**Objective**
Starting at the top of the records, output every line through the one that contains "crack, crack_way, crack_side, green", keeping each exactly as it appears.

## Start

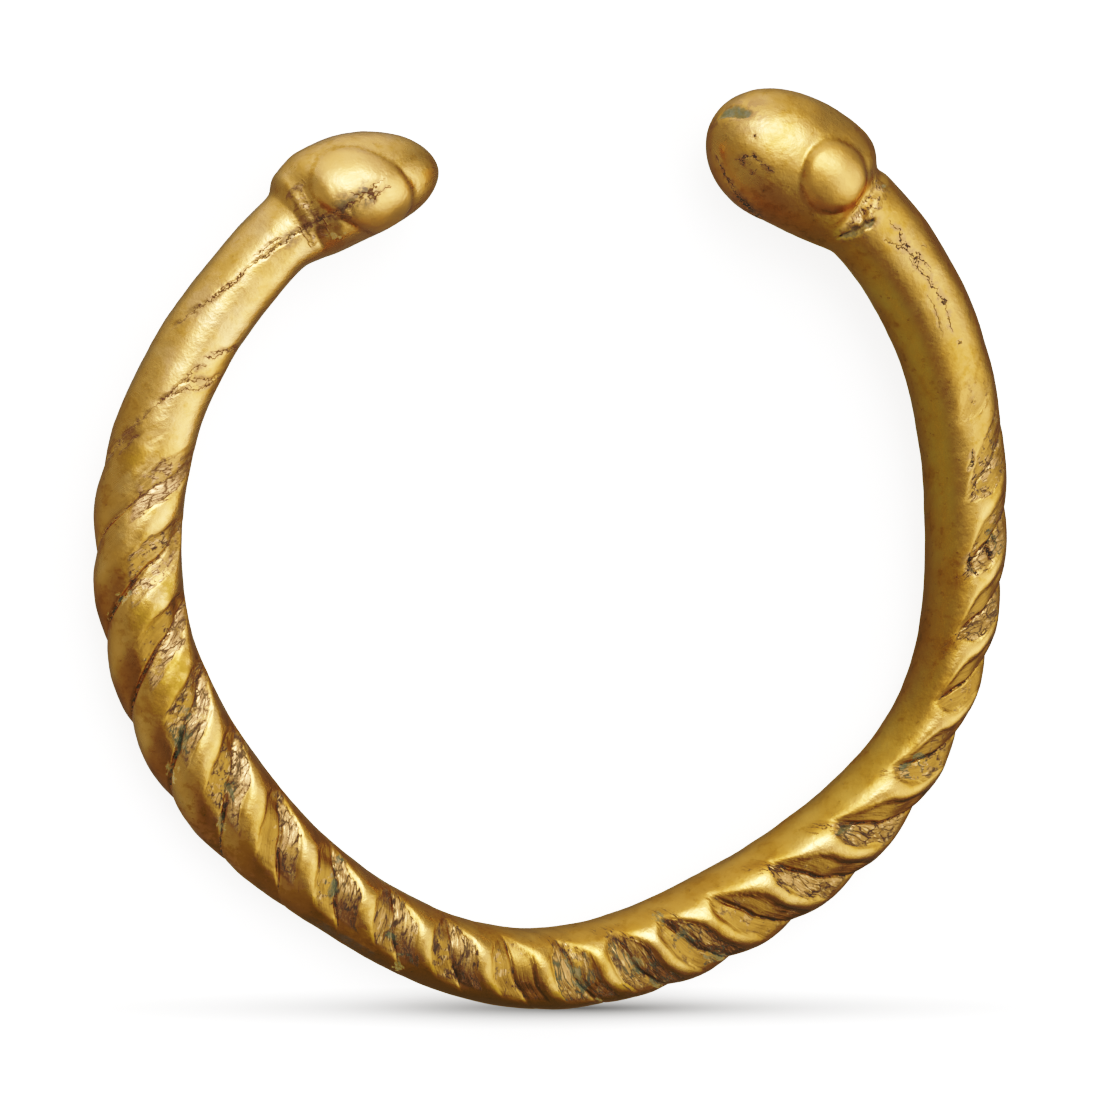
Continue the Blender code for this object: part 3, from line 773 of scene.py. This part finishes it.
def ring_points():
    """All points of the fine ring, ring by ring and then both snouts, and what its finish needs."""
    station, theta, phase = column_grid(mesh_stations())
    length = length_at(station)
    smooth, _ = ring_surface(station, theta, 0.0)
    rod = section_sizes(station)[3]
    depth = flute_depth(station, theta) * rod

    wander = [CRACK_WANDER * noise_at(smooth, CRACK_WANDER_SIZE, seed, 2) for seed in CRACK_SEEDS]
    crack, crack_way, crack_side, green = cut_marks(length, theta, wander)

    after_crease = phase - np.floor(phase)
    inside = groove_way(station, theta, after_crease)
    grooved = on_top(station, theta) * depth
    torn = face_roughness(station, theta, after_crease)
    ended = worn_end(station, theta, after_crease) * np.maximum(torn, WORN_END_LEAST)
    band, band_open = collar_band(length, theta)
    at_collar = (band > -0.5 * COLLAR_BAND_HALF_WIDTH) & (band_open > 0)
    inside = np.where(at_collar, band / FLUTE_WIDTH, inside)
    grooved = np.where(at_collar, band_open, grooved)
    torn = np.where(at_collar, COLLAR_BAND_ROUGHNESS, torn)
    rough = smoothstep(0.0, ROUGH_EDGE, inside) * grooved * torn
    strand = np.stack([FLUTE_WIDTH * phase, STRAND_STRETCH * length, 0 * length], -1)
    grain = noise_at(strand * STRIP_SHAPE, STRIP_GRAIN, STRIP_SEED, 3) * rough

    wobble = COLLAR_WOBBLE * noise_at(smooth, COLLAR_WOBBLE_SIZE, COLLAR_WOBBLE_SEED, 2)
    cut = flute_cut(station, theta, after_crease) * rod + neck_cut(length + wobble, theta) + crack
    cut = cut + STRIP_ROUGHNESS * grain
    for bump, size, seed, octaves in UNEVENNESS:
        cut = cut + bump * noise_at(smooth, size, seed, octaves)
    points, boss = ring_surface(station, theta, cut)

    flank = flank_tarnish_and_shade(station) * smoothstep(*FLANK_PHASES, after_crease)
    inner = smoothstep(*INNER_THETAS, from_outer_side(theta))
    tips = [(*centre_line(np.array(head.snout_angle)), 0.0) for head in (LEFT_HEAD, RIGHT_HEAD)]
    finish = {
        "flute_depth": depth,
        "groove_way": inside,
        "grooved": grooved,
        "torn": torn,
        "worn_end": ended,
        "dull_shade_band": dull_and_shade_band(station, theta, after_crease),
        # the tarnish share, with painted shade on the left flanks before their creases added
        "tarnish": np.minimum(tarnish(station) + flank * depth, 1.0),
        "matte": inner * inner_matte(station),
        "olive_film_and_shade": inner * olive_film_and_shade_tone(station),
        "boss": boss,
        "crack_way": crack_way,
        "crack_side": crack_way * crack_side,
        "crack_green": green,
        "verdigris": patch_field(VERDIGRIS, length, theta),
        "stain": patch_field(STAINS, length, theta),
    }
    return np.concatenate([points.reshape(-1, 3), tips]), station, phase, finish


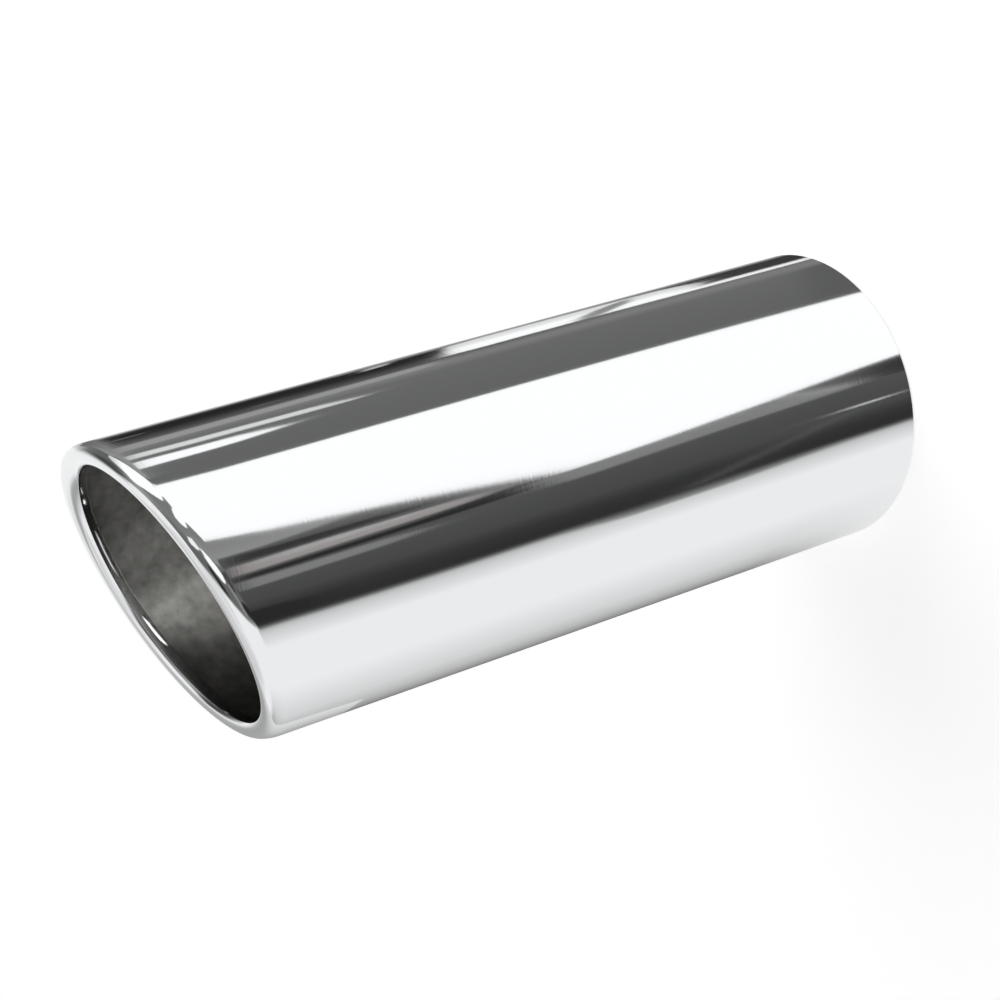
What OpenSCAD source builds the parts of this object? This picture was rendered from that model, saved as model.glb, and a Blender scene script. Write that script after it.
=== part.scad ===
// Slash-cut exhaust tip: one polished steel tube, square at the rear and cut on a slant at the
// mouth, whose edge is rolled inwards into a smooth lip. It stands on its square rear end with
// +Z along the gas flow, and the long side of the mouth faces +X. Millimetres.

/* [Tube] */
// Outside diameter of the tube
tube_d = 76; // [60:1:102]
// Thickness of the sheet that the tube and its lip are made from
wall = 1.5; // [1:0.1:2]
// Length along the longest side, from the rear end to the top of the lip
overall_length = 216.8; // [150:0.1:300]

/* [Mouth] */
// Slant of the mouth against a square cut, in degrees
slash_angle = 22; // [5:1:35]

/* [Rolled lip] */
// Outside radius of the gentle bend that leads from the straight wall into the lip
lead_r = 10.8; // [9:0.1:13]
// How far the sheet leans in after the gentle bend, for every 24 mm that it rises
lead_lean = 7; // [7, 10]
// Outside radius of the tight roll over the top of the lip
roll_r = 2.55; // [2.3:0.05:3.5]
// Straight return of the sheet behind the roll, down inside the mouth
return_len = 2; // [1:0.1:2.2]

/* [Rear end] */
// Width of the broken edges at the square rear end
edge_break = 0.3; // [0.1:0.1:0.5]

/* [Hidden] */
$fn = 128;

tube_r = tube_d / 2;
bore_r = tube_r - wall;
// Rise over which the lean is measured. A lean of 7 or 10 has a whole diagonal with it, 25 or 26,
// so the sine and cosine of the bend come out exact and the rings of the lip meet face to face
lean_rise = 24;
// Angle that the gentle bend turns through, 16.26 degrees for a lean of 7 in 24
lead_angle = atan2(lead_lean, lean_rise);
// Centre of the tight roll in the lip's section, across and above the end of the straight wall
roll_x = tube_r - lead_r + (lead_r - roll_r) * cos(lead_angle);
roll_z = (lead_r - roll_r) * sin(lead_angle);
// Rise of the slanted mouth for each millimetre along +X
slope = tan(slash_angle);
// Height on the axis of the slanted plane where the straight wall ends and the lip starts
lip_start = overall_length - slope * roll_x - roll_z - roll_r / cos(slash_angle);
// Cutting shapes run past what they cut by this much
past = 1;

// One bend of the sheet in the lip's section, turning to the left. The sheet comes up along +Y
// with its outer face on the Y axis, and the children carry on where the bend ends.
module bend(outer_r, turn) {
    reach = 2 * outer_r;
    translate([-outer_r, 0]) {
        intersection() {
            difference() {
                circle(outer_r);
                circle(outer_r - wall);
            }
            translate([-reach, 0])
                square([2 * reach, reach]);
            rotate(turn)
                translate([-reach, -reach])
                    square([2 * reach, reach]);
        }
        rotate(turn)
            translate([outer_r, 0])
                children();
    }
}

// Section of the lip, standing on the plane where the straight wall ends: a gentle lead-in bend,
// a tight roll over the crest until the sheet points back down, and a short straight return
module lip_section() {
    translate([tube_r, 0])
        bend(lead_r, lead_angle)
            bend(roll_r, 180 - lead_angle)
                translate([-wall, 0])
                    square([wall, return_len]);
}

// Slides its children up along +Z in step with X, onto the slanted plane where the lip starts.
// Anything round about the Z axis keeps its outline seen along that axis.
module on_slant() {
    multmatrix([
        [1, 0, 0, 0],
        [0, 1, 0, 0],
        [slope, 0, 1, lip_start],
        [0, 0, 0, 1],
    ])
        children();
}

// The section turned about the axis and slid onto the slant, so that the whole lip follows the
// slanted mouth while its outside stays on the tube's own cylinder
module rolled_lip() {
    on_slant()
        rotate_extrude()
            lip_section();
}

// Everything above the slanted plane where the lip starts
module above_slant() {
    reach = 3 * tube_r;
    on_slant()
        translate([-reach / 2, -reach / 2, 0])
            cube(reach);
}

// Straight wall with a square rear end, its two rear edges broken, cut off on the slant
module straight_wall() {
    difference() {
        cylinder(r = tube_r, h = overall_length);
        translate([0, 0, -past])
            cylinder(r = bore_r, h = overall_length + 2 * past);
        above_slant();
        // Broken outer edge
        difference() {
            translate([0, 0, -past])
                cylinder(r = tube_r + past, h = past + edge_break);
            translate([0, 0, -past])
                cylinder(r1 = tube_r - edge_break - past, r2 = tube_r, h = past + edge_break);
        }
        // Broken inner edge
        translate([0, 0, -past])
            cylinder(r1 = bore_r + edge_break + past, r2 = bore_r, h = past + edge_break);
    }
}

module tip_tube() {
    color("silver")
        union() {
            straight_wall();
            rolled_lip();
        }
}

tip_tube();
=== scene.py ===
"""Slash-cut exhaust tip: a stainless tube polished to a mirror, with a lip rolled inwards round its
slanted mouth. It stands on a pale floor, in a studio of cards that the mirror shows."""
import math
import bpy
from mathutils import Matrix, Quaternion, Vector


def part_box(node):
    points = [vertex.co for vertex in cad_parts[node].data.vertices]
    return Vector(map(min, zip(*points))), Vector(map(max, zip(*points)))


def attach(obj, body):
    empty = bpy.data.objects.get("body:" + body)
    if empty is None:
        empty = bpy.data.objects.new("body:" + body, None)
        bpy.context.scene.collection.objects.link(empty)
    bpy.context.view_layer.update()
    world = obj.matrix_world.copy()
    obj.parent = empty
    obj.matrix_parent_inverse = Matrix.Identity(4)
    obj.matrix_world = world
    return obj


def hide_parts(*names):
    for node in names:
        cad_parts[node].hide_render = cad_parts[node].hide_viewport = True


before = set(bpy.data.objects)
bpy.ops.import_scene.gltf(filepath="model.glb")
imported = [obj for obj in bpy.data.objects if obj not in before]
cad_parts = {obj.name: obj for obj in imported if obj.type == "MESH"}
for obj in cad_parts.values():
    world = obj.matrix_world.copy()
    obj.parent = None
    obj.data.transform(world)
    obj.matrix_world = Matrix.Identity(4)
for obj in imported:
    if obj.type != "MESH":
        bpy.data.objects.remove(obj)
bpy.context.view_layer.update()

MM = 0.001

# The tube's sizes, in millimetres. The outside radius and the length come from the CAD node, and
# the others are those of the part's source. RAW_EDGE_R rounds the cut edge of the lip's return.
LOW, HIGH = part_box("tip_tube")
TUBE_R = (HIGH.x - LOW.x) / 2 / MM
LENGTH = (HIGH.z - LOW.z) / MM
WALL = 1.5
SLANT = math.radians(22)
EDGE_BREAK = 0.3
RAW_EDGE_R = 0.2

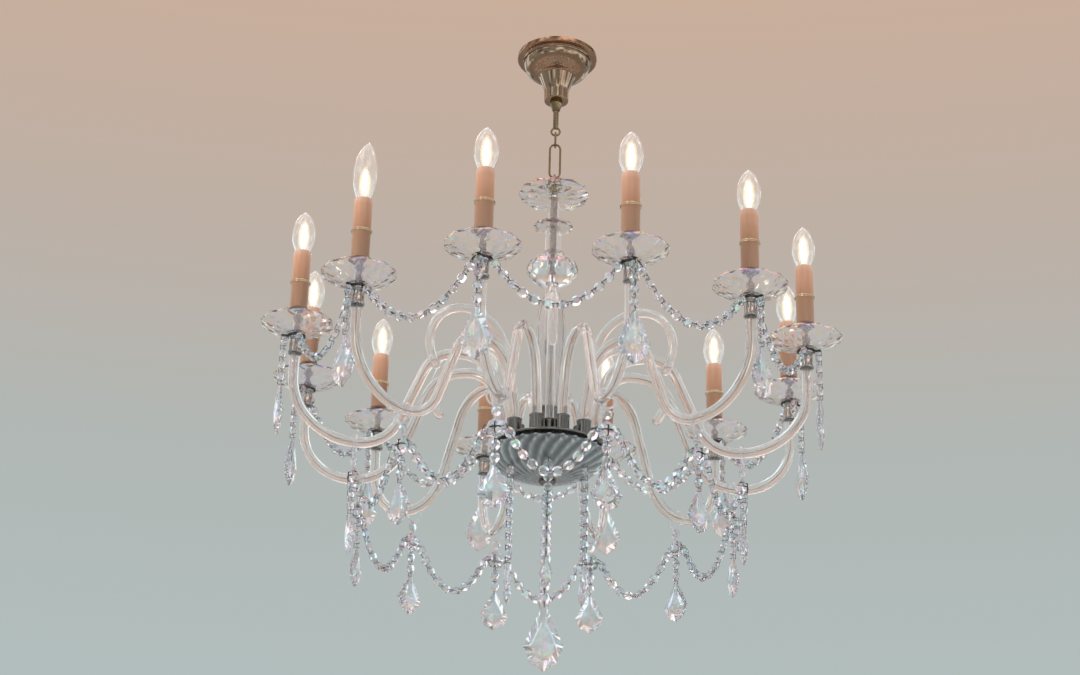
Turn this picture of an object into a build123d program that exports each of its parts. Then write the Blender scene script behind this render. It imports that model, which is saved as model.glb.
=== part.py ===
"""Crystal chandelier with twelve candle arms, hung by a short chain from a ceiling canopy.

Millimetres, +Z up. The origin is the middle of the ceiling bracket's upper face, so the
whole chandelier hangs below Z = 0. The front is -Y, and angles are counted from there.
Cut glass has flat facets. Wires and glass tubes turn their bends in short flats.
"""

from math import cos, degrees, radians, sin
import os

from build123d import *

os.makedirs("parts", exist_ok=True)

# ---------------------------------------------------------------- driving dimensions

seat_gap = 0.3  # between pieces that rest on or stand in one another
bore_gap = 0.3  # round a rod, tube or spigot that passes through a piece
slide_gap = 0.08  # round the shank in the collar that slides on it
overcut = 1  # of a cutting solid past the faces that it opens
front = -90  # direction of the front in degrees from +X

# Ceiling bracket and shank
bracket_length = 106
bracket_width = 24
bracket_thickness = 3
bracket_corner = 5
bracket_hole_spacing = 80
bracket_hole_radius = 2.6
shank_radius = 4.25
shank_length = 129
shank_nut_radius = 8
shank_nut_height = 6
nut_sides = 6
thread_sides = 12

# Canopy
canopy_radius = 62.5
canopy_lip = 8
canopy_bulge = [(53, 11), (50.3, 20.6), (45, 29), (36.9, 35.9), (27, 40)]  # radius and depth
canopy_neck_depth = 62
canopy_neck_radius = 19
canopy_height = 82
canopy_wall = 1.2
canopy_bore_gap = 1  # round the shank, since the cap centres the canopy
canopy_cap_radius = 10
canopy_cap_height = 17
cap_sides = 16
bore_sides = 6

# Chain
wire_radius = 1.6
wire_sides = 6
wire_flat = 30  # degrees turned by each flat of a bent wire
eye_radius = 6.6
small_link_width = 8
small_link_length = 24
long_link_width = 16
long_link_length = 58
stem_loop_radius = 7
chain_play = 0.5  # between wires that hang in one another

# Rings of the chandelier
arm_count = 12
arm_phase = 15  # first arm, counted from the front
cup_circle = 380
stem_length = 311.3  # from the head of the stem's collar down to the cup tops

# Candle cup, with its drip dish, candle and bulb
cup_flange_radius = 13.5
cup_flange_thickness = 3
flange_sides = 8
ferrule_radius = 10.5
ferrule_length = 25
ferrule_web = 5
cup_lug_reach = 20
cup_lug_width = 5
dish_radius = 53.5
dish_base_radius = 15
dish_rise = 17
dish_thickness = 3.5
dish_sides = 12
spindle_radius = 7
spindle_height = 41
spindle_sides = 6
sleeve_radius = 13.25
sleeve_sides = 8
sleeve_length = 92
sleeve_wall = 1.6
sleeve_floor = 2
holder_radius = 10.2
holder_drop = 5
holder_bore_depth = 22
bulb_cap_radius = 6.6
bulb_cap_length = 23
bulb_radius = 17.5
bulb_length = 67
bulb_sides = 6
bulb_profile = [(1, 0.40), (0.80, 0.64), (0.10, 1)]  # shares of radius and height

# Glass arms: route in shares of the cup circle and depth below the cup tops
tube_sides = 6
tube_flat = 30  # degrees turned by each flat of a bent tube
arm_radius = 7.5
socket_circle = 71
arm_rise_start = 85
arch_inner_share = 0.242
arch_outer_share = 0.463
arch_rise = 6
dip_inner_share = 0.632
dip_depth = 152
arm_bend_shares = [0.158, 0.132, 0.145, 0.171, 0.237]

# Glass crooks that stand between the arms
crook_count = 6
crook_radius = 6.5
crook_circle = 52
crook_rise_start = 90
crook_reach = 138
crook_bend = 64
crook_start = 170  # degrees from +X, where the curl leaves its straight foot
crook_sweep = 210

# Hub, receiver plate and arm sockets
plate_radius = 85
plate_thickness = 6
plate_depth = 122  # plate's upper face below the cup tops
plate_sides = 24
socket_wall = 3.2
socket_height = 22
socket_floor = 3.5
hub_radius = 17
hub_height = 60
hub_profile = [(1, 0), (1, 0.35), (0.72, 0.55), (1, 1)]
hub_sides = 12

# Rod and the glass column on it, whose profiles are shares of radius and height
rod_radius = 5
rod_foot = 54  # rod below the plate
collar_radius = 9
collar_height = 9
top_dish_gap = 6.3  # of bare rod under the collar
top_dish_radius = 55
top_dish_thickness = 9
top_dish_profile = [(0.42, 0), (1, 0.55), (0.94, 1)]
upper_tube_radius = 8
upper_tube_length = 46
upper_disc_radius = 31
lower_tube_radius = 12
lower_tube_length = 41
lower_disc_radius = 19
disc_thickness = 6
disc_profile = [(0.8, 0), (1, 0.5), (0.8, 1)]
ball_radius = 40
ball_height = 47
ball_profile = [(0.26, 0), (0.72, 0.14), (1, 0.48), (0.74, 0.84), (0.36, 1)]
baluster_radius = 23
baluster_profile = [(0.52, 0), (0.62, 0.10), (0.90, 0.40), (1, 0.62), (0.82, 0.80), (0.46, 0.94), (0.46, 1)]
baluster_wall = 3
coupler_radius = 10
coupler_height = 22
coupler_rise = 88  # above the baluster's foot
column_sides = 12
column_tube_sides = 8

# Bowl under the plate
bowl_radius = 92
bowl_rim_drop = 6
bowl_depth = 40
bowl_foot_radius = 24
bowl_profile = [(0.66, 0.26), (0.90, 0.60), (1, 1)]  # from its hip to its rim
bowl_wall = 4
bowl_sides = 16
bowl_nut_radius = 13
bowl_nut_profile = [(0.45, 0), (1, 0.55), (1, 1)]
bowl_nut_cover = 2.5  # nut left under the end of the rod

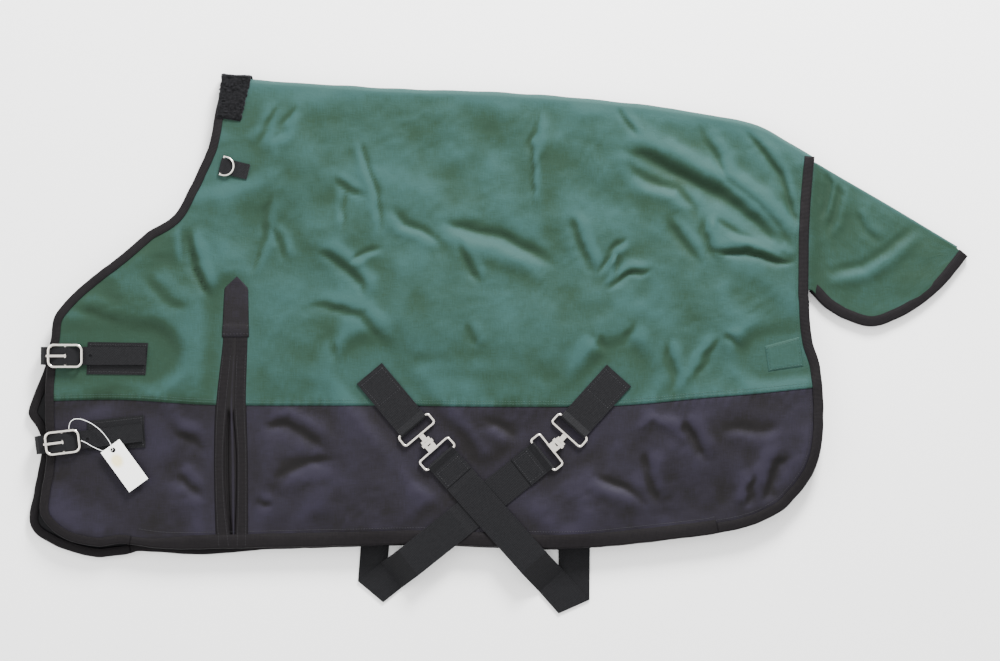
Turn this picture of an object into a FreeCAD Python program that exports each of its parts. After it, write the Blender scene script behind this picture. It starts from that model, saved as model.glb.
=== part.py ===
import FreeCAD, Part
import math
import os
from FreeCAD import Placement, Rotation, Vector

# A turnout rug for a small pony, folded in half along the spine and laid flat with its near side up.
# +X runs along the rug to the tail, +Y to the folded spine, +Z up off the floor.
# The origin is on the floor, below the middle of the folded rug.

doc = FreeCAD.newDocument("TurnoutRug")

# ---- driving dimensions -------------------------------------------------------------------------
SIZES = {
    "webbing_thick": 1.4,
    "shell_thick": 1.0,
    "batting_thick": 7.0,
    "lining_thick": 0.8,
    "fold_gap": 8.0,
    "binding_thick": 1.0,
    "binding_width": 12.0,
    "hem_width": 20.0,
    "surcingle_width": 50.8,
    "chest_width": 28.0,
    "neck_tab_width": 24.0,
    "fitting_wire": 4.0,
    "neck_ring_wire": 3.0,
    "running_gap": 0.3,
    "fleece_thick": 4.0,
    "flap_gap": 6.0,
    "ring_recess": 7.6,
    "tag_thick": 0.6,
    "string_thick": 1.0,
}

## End

**The answer**
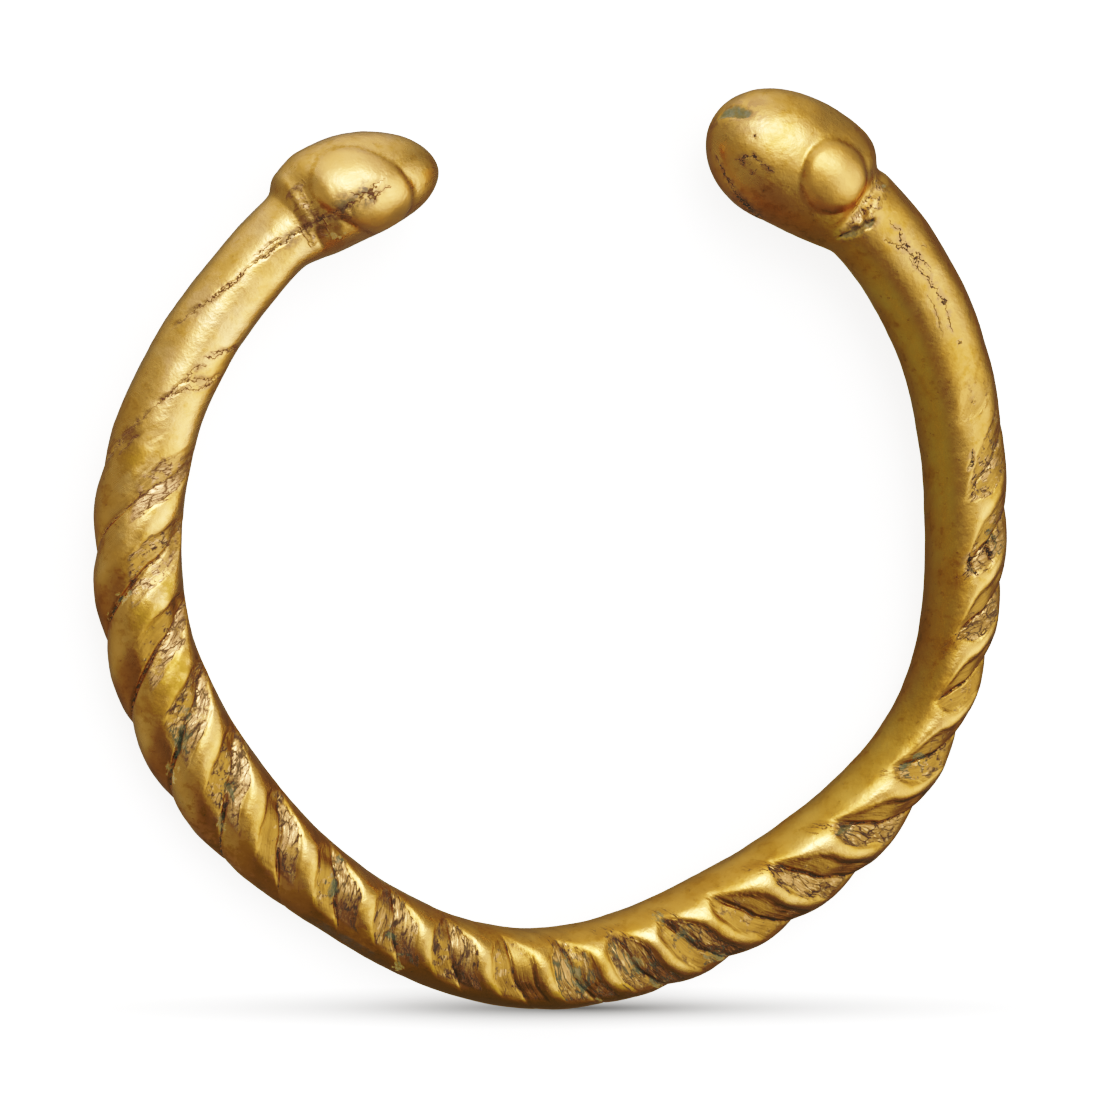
Continue the Blender code for this object: part 3, from line 773 of scene.py. This part finishes it.
def ring_points():
    """All points of the fine ring, ring by ring and then both snouts, and what its finish needs."""
    station, theta, phase = column_grid(mesh_stations())
    length = length_at(station)
    smooth, _ = ring_surface(station, theta, 0.0)
    rod = section_sizes(station)[3]
    depth = flute_depth(station, theta) * rod

    wander = [CRACK_WANDER * noise_at(smooth, CRACK_WANDER_SIZE, seed, 2) for seed in CRACK_SEEDS]
    crack, crack_way, crack_side, green = cut_marks(length, theta, wander)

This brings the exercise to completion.